§ **Records to use**:
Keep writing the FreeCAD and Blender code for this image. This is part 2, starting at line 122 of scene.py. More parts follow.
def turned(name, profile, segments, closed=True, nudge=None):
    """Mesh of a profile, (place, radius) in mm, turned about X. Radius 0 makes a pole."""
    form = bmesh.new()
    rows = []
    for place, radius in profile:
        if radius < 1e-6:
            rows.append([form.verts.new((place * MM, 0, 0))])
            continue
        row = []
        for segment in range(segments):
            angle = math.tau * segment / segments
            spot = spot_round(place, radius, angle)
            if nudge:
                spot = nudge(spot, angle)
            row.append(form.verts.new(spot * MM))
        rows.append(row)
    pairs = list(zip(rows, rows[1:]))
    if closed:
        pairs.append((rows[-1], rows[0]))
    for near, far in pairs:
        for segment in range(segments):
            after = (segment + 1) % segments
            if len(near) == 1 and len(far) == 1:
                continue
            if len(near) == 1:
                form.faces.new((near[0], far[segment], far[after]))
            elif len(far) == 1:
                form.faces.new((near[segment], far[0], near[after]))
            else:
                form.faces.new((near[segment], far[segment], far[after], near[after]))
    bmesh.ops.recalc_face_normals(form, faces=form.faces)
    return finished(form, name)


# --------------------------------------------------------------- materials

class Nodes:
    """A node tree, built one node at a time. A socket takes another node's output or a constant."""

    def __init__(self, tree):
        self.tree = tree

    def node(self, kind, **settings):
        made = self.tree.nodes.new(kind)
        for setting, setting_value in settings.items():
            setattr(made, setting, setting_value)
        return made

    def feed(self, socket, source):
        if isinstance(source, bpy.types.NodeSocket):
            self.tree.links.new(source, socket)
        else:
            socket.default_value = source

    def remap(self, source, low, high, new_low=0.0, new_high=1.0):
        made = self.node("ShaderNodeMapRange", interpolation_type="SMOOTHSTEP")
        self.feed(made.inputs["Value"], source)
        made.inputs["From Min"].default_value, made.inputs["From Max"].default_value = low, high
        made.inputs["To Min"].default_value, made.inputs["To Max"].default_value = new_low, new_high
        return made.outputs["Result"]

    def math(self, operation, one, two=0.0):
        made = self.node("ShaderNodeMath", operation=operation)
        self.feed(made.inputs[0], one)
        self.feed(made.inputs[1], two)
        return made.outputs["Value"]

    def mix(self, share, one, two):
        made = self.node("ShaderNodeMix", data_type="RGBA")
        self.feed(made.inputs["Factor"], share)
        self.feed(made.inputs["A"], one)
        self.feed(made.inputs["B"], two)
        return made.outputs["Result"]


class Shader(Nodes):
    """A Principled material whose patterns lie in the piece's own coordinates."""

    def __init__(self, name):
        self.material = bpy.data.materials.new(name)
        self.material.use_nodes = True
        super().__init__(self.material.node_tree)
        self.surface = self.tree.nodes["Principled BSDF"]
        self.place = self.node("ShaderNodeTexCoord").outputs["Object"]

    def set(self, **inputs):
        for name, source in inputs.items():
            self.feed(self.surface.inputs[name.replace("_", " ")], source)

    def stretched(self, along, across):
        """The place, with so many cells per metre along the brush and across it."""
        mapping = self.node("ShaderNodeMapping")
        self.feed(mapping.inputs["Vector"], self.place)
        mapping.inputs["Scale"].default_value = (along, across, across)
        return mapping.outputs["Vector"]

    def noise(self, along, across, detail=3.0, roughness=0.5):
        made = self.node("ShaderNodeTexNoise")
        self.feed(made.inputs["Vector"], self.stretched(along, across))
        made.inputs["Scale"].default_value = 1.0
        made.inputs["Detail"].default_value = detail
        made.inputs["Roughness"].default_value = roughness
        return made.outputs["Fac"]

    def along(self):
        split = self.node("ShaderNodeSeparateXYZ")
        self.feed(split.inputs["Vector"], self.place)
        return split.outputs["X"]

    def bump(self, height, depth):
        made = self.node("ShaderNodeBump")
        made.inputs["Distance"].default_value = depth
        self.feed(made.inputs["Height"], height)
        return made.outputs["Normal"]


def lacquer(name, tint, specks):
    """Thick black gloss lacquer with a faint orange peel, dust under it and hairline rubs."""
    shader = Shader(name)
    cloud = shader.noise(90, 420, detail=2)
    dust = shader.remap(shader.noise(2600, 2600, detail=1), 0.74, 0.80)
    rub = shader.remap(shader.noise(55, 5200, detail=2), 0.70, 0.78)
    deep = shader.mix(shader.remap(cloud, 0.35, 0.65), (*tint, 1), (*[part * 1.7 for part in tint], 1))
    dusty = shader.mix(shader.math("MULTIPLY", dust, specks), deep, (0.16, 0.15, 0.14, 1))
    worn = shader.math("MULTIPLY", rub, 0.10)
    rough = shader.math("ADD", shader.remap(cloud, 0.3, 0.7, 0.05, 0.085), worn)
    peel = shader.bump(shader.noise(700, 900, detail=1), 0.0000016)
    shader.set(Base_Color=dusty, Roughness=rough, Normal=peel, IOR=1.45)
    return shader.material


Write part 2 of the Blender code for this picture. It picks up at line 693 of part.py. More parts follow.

§ **What is being asked**: Give the material above again, word for word.

§ **Solution**:
Keep writing the FreeCAD and Blender code for this image. This is part 2, starting at line 122 of scene.py. More parts follow.
def turned(name, profile, segments, closed=True, nudge=None):
    """Mesh of a profile, (place, radius) in mm, turned about X. Radius 0 makes a pole."""
    form = bmesh.new()
    rows = []
    for place, radius in profile:
        if radius < 1e-6:
            rows.append([form.verts.new((place * MM, 0, 0))])
            continue
        row = []
        for segment in range(segments):
            angle = math.tau * segment / segments
            spot = spot_round(place, radius, angle)
            if nudge:
                spot = nudge(spot, angle)
            row.append(form.verts.new(spot * MM))
        rows.append(row)
    pairs = list(zip(rows, rows[1:]))
    if closed:
        pairs.append((rows[-1], rows[0]))
    for near, far in pairs:
        for segment in range(segments):
            after = (segment + 1) % segments
            if len(near) == 1 and len(far) == 1:
                continue
            if len(near) == 1:
                form.faces.new((near[0], far[segment], far[after]))
            elif len(far) == 1:
                form.faces.new((near[segment], far[0], near[after]))
            else:
                form.faces.new((near[segment], far[segment], far[after], near[after]))
    bmesh.ops.recalc_face_normals(form, faces=form.faces)
    return finished(form, name)


# --------------------------------------------------------------- materials

class Nodes:
    """A node tree, built one node at a time. A socket takes another node's output or a constant."""

    def __init__(self, tree):
        self.tree = tree

    def node(self, kind, **settings):
        made = self.tree.nodes.new(kind)
        for setting, setting_value in settings.items():
            setattr(made, setting, setting_value)
        return made

    def feed(self, socket, source):
        if isinstance(source, bpy.types.NodeSocket):
            self.tree.links.new(source, socket)
        else:
            socket.default_value = source

    def remap(self, source, low, high, new_low=0.0, new_high=1.0):
        made = self.node("ShaderNodeMapRange", interpolation_type="SMOOTHSTEP")
        self.feed(made.inputs["Value"], source)
        made.inputs["From Min"].default_value, made.inputs["From Max"].default_value = low, high
        made.inputs["To Min"].default_value, made.inputs["To Max"].default_value = new_low, new_high
        return made.outputs["Result"]

    def math(self, operation, one, two=0.0):
        made = self.node("ShaderNodeMath", operation=operation)
        self.feed(made.inputs[0], one)
        self.feed(made.inputs[1], two)
        return made.outputs["Value"]

    def mix(self, share, one, two):
        made = self.node("ShaderNodeMix", data_type="RGBA")
        self.feed(made.inputs["Factor"], share)
        self.feed(made.inputs["A"], one)
        self.feed(made.inputs["B"], two)
        return made.outputs["Result"]


class Shader(Nodes):
    """A Principled material whose patterns lie in the piece's own coordinates."""

    def __init__(self, name):
        self.material = bpy.data.materials.new(name)
        self.material.use_nodes = True
        super().__init__(self.material.node_tree)
        self.surface = self.tree.nodes["Principled BSDF"]
        self.place = self.node("ShaderNodeTexCoord").outputs["Object"]

    def set(self, **inputs):
        for name, source in inputs.items():
            self.feed(self.surface.inputs[name.replace("_", " ")], source)

    def stretched(self, along, across):
        """The place, with so many cells per metre along the brush and across it."""
        mapping = self.node("ShaderNodeMapping")
        self.feed(mapping.inputs["Vector"], self.place)
        mapping.inputs["Scale"].default_value = (along, across, across)
        return mapping.outputs["Vector"]

    def noise(self, along, across, detail=3.0, roughness=0.5):
        made = self.node("ShaderNodeTexNoise")
        self.feed(made.inputs["Vector"], self.stretched(along, across))
        made.inputs["Scale"].default_value = 1.0
        made.inputs["Detail"].default_value = detail
        made.inputs["Roughness"].default_value = roughness
        return made.outputs["Fac"]

    def along(self):
        split = self.node("ShaderNodeSeparateXYZ")
        self.feed(split.inputs["Vector"], self.place)
        return split.outputs["X"]

    def bump(self, height, depth):
        made = self.node("ShaderNodeBump")
        made.inputs["Distance"].default_value = depth
        self.feed(made.inputs["Height"], height)
        return made.outputs["Normal"]


def lacquer(name, tint, specks):
    """Thick black gloss lacquer with a faint orange peel, dust under it and hairline rubs."""
    shader = Shader(name)
    cloud = shader.noise(90, 420, detail=2)
    dust = shader.remap(shader.noise(2600, 2600, detail=1), 0.74, 0.80)
    rub = shader.remap(shader.noise(55, 5200, detail=2), 0.70, 0.78)
    deep = shader.mix(shader.remap(cloud, 0.35, 0.65), (*tint, 1), (*[part * 1.7 for part in tint], 1))
    dusty = shader.mix(shader.math("MULTIPLY", dust, specks), deep, (0.16, 0.15, 0.14, 1))
    worn = shader.math("MULTIPLY", rub, 0.10)
    rough = shader.math("ADD", shader.remap(cloud, 0.3, 0.7, 0.05, 0.085), worn)
    peel = shader.bump(shader.noise(700, 900, detail=1), 0.0000016)
    shader.set(Base_Color=dusty, Roughness=rough, Normal=peel, IOR=1.45)
    return shader.material


Write part 2 of the Blender code for this picture. It picks up at line 693 of part.py. More parts follow.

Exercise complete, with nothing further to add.